N’est-ce pas l’appât du gain, et d’un gain rapide, qui commande les théories qui prétendent ­privilégier l’immédiateté du résultat ?

Je crois que, dans l’ensemble, ces psychothérapeutes auxquels on va donner un statut croient sincèrement en ce qu’ils font. Leur motivation serait plutôt, peut-être, la recherche de la toute-puissance. L’illusion que l’on peut obtenir un résultat immédiat et total. Mais leurs échecs seront repris par des traitements médicamenteux enrichissant les laboratoires pharmaceutiques, qui, eux, sont mus par l’appât du gain. Ce qui fait déjà que nous sommes dans un pays de surconsommation ­d’anti­dépresseurs, par exemple.

La psychanalyse a donc quelque chose à dire de notre société.

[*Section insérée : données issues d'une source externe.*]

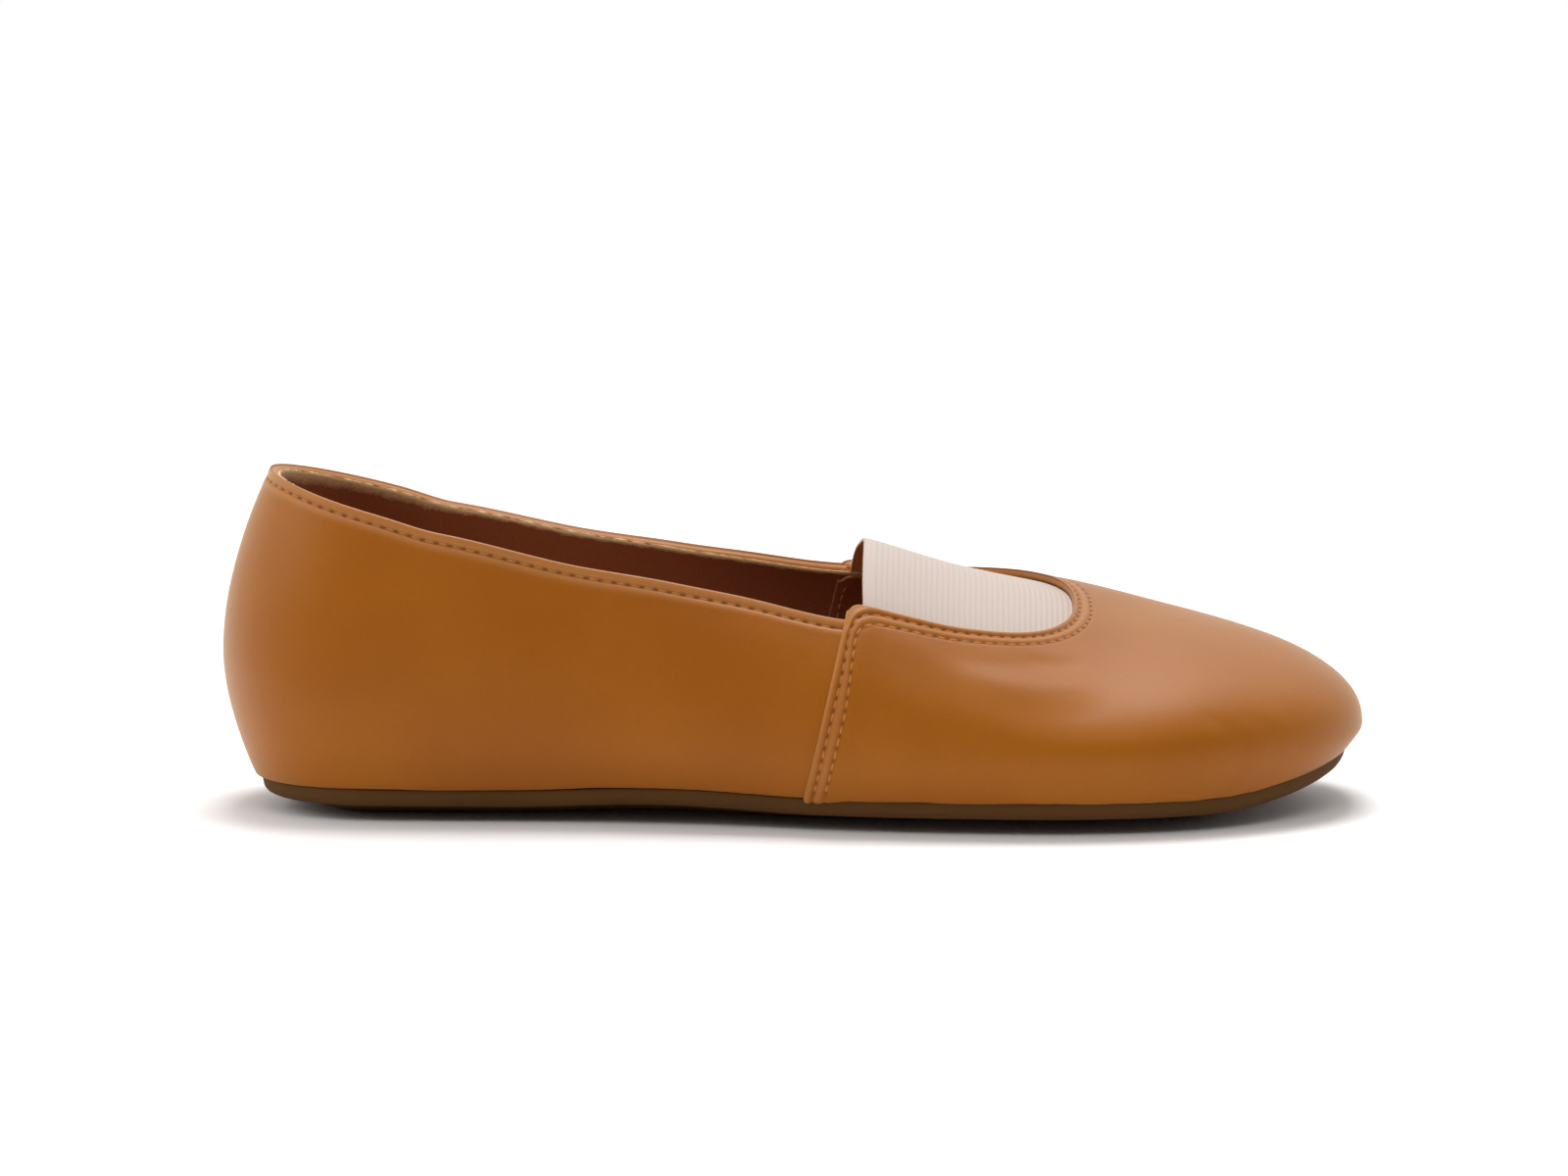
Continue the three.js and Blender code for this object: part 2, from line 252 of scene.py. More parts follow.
def share(x):
    return np.clip(x / LENGTH + 0.5, 0, 1)


def smooth_step(value, low, high):
    part = np.clip((value - low) / (high - low), 0, 1)
    return part * part * (3 - 2 * part)


def along(rows, name, at):
    """Smooth value of one column of a table."""
    spots, values = rows["at"], rows[name]
    count = len(spots)
    before = np.maximum(np.arange(count) - 1, 0)
    after = np.minimum(np.arange(count) + 1, count - 1)
    slopes = (values[after] - values[before]) / (spots[after] - spots[before])
    at = np.clip(at, spots[0], spots[-1])
    k = np.clip(np.searchsorted(spots, at, side="right") - 1, 0, count - 2)
    span = spots[k + 1] - spots[k]
    s = (at - spots[k]) / span
    start = values[k] * (1 + 2 * s) * (1 - s) ** 2 + slopes[k] * span * s * (1 - s) ** 2
    end = values[k + 1] * (3 - 2 * s) * s**2 - slopes[k + 1] * span * (1 - s) * s**2
    return start + end


def width_at(x):
    return HEEL_WIDTH + (BALL_WIDTH - HEEL_WIDTH) * smooth_step(share(x), 0.25, 0.75)


def height_at(x):
    return HEEL_HEIGHT + (INSTEP_HEIGHT - HEEL_HEIGHT) * smooth_step(share(x), 0.20, 0.55)


def arc_fall(part, fullness):
    return np.maximum(0, 1 - np.clip(part, 0, 1) ** fullness) ** (1 / fullness)


def middle_line(x):
    return TOE_LEAN * smooth_step(share(x), LEAN_START, 1)


def half_width(side, x, inset=0.0):
    lateral = along(SECTIONS, "lateral", share(x))
    medial = along(SECTIONS, "medial", share(x))
    column = np.where(side < 0, lateral, medial)
    heel_part = (HEEL_ROUND - LENGTH / 2 - x) / (HEEL_ROUND - inset)
    toe_part = (x - LENGTH / 2 + TOE_ROUND) / (TOE_ROUND - inset)
    rounding = arc_fall(heel_part, HEEL_FULLNESS) * arc_fall(toe_part, TOE_FULLNESS)
    return (column * width_at(x) - inset) * rounding


def tuck_at(x):
    return along(SECTIONS, "tuck", share(x)) * width_at(x)


def belly_at(x):
    return along(SECTIONS, "belly", share(x)) * height_at(x)


def ground_at(x):
    """Underside of the sole, with the arch and the toe spring."""
    at = share(x)
    rise = ARCH_RISE * np.sin(np.pi * np.clip((at - ARCH_FROM) / (ARCH_TO - ARCH_FROM), 0, 1)) ** 2
    return rise + TOE_SPRING * np.clip((at - SPRING_START) / (1 - SPRING_START), 0, 1) ** SPRING_CURVE


def feather_at(x):
    return ground_at(x) + SOLE_THICKNESS + LEATHER_GAP


def ray_at(x, y):
    """Share of the way from the spine to the widest line, and where that ray ends."""
    offset = y - middle_line(x)
    side = np.where(offset < 0, -1, 1)
    low = np.zeros_like(x)
    high = np.ones_like(x)
    for _ in range(32):
        r = (low + high) / 2
        end = x / (SPINE_SHARE + (1 - SPINE_SHARE) * r)
        inside = (np.abs(end) < LENGTH / 2) & (r * half_width(side, end) > np.abs(offset))
        high = np.where(inside, r, high)
        low = np.where(inside, low, r)
    return high, np.clip(x / (SPINE_SHARE + (1 - SPINE_SHARE) * high), -LENGTH / 2, LENGTH / 2)


def last_top(x, y):
    """Height of the last above its widest line."""
    r, end = ray_at(x, y)
    belly = belly_at(end)
    crown = along(SECTIONS, "crown", share(x)) * height_at(x)
    roll = along(SECTIONS, "roll", share(x)) * (y - middle_line(x))
    return belly + (crown - belly + roll) * arc_fall(r, along(SECTIONS, "full", share(end)))


def outline(side, x):
    return np.stack([x, middle_line(x) + side * half_width(side, x)], -1)


def running_length(points):
    steps = np.linalg.norm(np.diff(points, axis=0), axis=1)
    return np.concatenate([[0], np.cumsum(steps)])


def at_lengths(points, lengths, run):
    """Points at given lengths along a line, of which run gives the lengths at its points."""
    return np.stack([np.interp(lengths, run, points[:, k]) for k in range(points.shape[1])], -1)


def collar_height(x, y):
    lateral = along(COLLAR, "lateral", share(x))
    medial = along(COLLAR, "medial", share(x))
    return np.where(y < middle_line(x), lateral, medial) * height_at(x)


def collar_places(edge):
    """Where the rays from the widest line to the spine meet the collar."""
    spine = np.stack([edge[:, 0] * SPINE_SHARE, middle_line(edge[:, 0] * SPINE_SHARE)], -1)
    low = np.zeros(len(edge))
    high = np.ones(len(edge))
    for _ in range(32):
        part = (low + high) / 2
        p = edge + (spine - edge) * part[:, None]
        over = last_top(p[:, 0], p[:, 1]) > collar_height(p[:, 0], p[:, 1])
        high = np.where(over, part, high)
        low = np.where(over, low, part)
    return edge + (spine - edge) * high[:, None]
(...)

Cela a toujours été le cas. Freud s’est toujours préoccupé de son époque et de ses phénomènes sociaux. Ainsi, avec Malaise dans la civilisation [^2]. Mais c’était la société de son temps, dans laquelle l’autorité était impériale puis dictatoriale. Aujourd’hui, ce sont les grandes entreprises qui détiennent l’autorité. Ou plus exactement ­celles qui gèrent les groupements ­d’actionnaires, dont l’argent va là où il peut rapporter, sans aucune dimension éthique.
Défendre la complexité de l’individu, c’est aussi lutter contre la simplification qui le réduit à une statistique, et parfois à un fichier, car, le plus souvent, il s’agit surtout d’en faire un objet de marketing. C’est le principe de la publicité. Ou des ­outrances de l’exhibitionnisme télévisuel. Le libéralisme exacerbé de ces dernières années a rompu un certain nombre de digues à ­l’abri desquelles se déploient les sentiments, l’amour, la créativité, la culture, le droit, l’entraide et la valeur du travail. La crise actuelle montre à quel point ces digues ont été entamées par la folie du gain.

[^2]: Malaise dans la civilisation, traduit également par Malaise dans la culture, écrit par Freud en 1929, a été réédité par les Presses universitaires de France en 1995.